Available data:
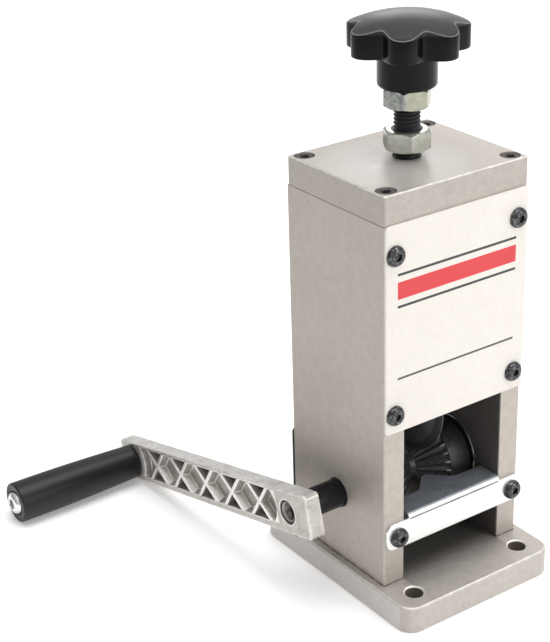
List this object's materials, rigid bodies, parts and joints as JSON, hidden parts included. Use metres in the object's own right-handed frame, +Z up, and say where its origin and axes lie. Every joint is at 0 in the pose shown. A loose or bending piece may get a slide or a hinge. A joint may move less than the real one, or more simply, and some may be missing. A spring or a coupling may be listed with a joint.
{
  "type": "hand crank wire stripper",
  "caption": "Bench-mounted wire stripper: a hand crank turns a toothed V-groove roller that feeds cable under a round blade, whose depth is set by a star knob on top.",
  "frame": {"origin": "centre of the base plate's underside, on the bench", "axes": "+Z up, -Y towards the front where the wire goes in, +X to the right seen from the front; the crank is on the -X side"},
  "size_m": [0.1848, 0.2106, 0.2671],
  "materials": {
    "housing_metal": "warm grey satin, fine mottled grain",
    "base_metal": "light warm grey satin, bright broken edges",
    "top_metal": "light grey satin",
    "white_plate": "creamy white, semi-gloss",
    "tray_steel": "bright polished sheet",
    "black_sheet": "black, satin",
    "black_steel": "black oxide, slightly oily",
    "black_steel_roller": "black oxide with worn bright tooth edges",
    "bearing_steel": "ground steel",
    "black_plastic": "matte black",
    "cast_aluminium": "die cast, satin",
    "grip_plastic": "charcoal black, semi-matte",
    "zinc_steel": "zinc plated",
    "carriage_metal": "dark machined",
    "blade_steel": "radially ground",
    "brass_turned": "turned",
    "gloss_black": "glossy black"
  },
  "bodies": {
    "housing": {"base_plate": "base_metal", "base_screws": "black_steel", "side_plate_left": "housing_metal", "side_plate_right": "housing_metal", "top_plate": "top_metal", "top_plate_screws": "black_steel", "front_plate": "white_plate", "front_plate_screws": "black_steel", "feed_tray": "tray_steel", "feed_tray_screws": "black_steel", "rear_guide_plate": "black_sheet", "rear_plate_screws": "black_steel", "bearing_outer_rings": "bearing_steel", "bearing_shields": "bearing_steel", "bearing_balls": "bearing_steel", "shaft_bushes": "black_plastic"},
    "crank": {"drive_roller": "black_steel_roller", "bearing_inner_rings": "bearing_steel", "crank_arm": "cast_aluminium", "crank_set_screw": "black_steel", "grip_bolt": "zinc_steel"},
    "handle": {"grip": "grip_plastic"},
    "carriage": {"blade_carriage": "carriage_metal", "blade_axle": "bearing_steel", "axle_set_screw": "black_steel", "blade_spacers": "brass_turned", "screw_retainer_plate": "carriage_metal", "retainer_screws": "black_steel"},
    "blade": {"cutting_blade": "blade_steel"},
    "adjuster": {"adjusting_screw": "black_steel", "adjusting_knob": "gloss_black", "knob_insert": "brass_turned", "jam_nut": "zinc_steel"},
    "locking_nut": {"lock_nut": "zinc_steel"}
  },
  "joints": [
    {"name": "crank_turn", "type": "hinge", "parent": "housing", "child": "crank", "pos_m": [0, 0, 0.0477], "axis": [1, 0, 0], "continuous": true},
    {"name": "grip_spin", "type": "hinge", "parent": "crank", "child": "handle", "pos_m": [-0.1, 0.14121, 0.0106], "axis": [1, 0, 0], "continuous": true},
    {"name": "carriage_slide", "type": "slide", "parent": "housing", "child": "carriage", "axis": [0, 0, 1], "range_m": [-0.0033, 0.014]},
    {"name": "knob_turn", "type": "hinge", "parent": "carriage", "child": "adjuster", "pos_m": [0, 0, 0.22], "axis": [0, 0, 1], "range_deg": [-680, 2881]},
    {"name": "blade_spin", "type": "hinge", "parent": "carriage", "child": "blade", "pos_m": [0, 0, 0.0859], "axis": [1, 0, 0], "continuous": true},
    {"name": "lock_nut_turn", "type": "hinge", "parent": "adjuster", "child": "locking_nut", "pos_m": [0, 0, 0.2119], "axis": [0, 0, 1], "continuous": true}
  ],
  "couplings": [
    {"joint": "knob_turn", "follows": "carriage_slide", "rad_per_m": 3590.4}
  ]
}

Set problem: Reproduce the material exactly, with every line intact.

Problem solution:
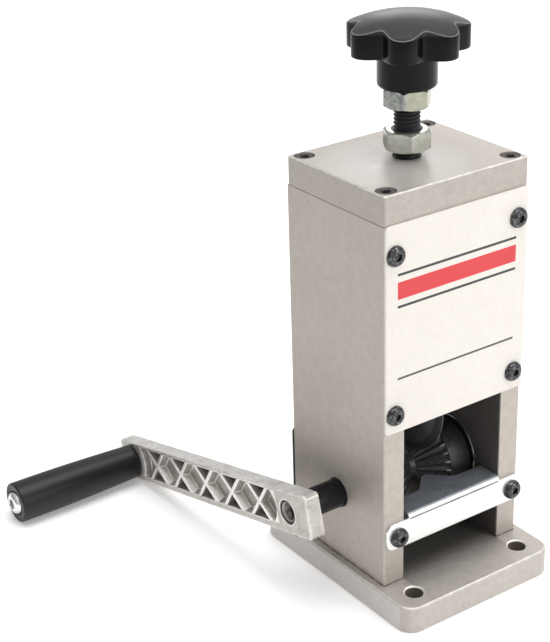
List this object's materials, rigid bodies, parts and joints as JSON, hidden parts included. Use metres in the object's own right-handed frame, +Z up, and say where its origin and axes lie. Every joint is at 0 in the pose shown. A loose or bending piece may get a slide or a hinge. A joint may move less than the real one, or more simply, and some may be missing. A spring or a coupling may be listed with a joint.
{
  "type": "hand crank wire stripper",
  "caption": "Bench-mounted wire stripper: a hand crank turns a toothed V-groove roller that feeds cable under a round blade, whose depth is set by a star knob on top.",
  "frame": {"origin": "centre of the base plate's underside, on the bench", "axes": "+Z up, -Y towards the front where the wire goes in, +X to the right seen from the front; the crank is on the -X side"},
  "size_m": [0.1848, 0.2106, 0.2671],
  "materials": {
    "housing_metal": "warm grey satin, fine mottled grain",
    "base_metal": "light warm grey satin, bright broken edges",
    "top_metal": "light grey satin",
    "white_plate": "creamy white, semi-gloss",
    "tray_steel": "bright polished sheet",
    "black_sheet": "black, satin",
    "black_steel": "black oxide, slightly oily",
    "black_steel_roller": "black oxide with worn bright tooth edges",
    "bearing_steel": "ground steel",
    "black_plastic": "matte black",
    "cast_aluminium": "die cast, satin",
    "grip_plastic": "charcoal black, semi-matte",
    "zinc_steel": "zinc plated",
    "carriage_metal": "dark machined",
    "blade_steel": "radially ground",
    "brass_turned": "turned",
    "gloss_black": "glossy black"
  },
  "bodies": {
    "housing": {"base_plate": "base_metal", "base_screws": "black_steel", "side_plate_left": "housing_metal", "side_plate_right": "housing_metal", "top_plate": "top_metal", "top_plate_screws": "black_steel", "front_plate": "white_plate", "front_plate_screws": "black_steel", "feed_tray": "tray_steel", "feed_tray_screws": "black_steel", "rear_guide_plate": "black_sheet", "rear_plate_screws": "black_steel", "bearing_outer_rings": "bearing_steel", "bearing_shields": "bearing_steel", "bearing_balls": "bearing_steel", "shaft_bushes": "black_plastic"},
    "crank": {"drive_roller": "black_steel_roller", "bearing_inner_rings": "bearing_steel", "crank_arm": "cast_aluminium", "crank_set_screw": "black_steel", "grip_bolt": "zinc_steel"},
    "handle": {"grip": "grip_plastic"},
    "carriage": {"blade_carriage": "carriage_metal", "blade_axle": "bearing_steel", "axle_set_screw": "black_steel", "blade_spacers": "brass_turned", "screw_retainer_plate": "carriage_metal", "retainer_screws": "black_steel"},
    "blade": {"cutting_blade": "blade_steel"},
    "adjuster": {"adjusting_screw": "black_steel", "adjusting_knob": "gloss_black", "knob_insert": "brass_turned", "jam_nut": "zinc_steel"},
    "locking_nut": {"lock_nut": "zinc_steel"}
  },
  "joints": [
    {"name": "crank_turn", "type": "hinge", "parent": "housing", "child": "crank", "pos_m": [0, 0, 0.0477], "axis": [1, 0, 0], "continuous": true},
    {"name": "grip_spin", "type": "hinge", "parent": "crank", "child": "handle", "pos_m": [-0.1, 0.14121, 0.0106], "axis": [1, 0, 0], "continuous": true},
    {"name": "carriage_slide", "type": "slide", "parent": "housing", "child": "carriage", "axis": [0, 0, 1], "range_m": [-0.0033, 0.014]},
    {"name": "knob_turn", "type": "hinge", "parent": "carriage", "child": "adjuster", "pos_m": [0, 0, 0.22], "axis": [0, 0, 1], "range_deg": [-680, 2881]},
    {"name": "blade_spin", "type": "hinge", "parent": "carriage", "child": "blade", "pos_m": [0, 0, 0.0859], "axis": [1, 0, 0], "continuous": true},
    {"name": "lock_nut_turn", "type": "hinge", "parent": "adjuster", "child": "locking_nut", "pos_m": [0, 0, 0.2119], "axis": [0, 0, 1], "continuous": true}
  ],
  "couplings": [
    {"joint": "knob_turn", "follows": "carriage_slide", "rad_per_m": 3590.4}
  ]
}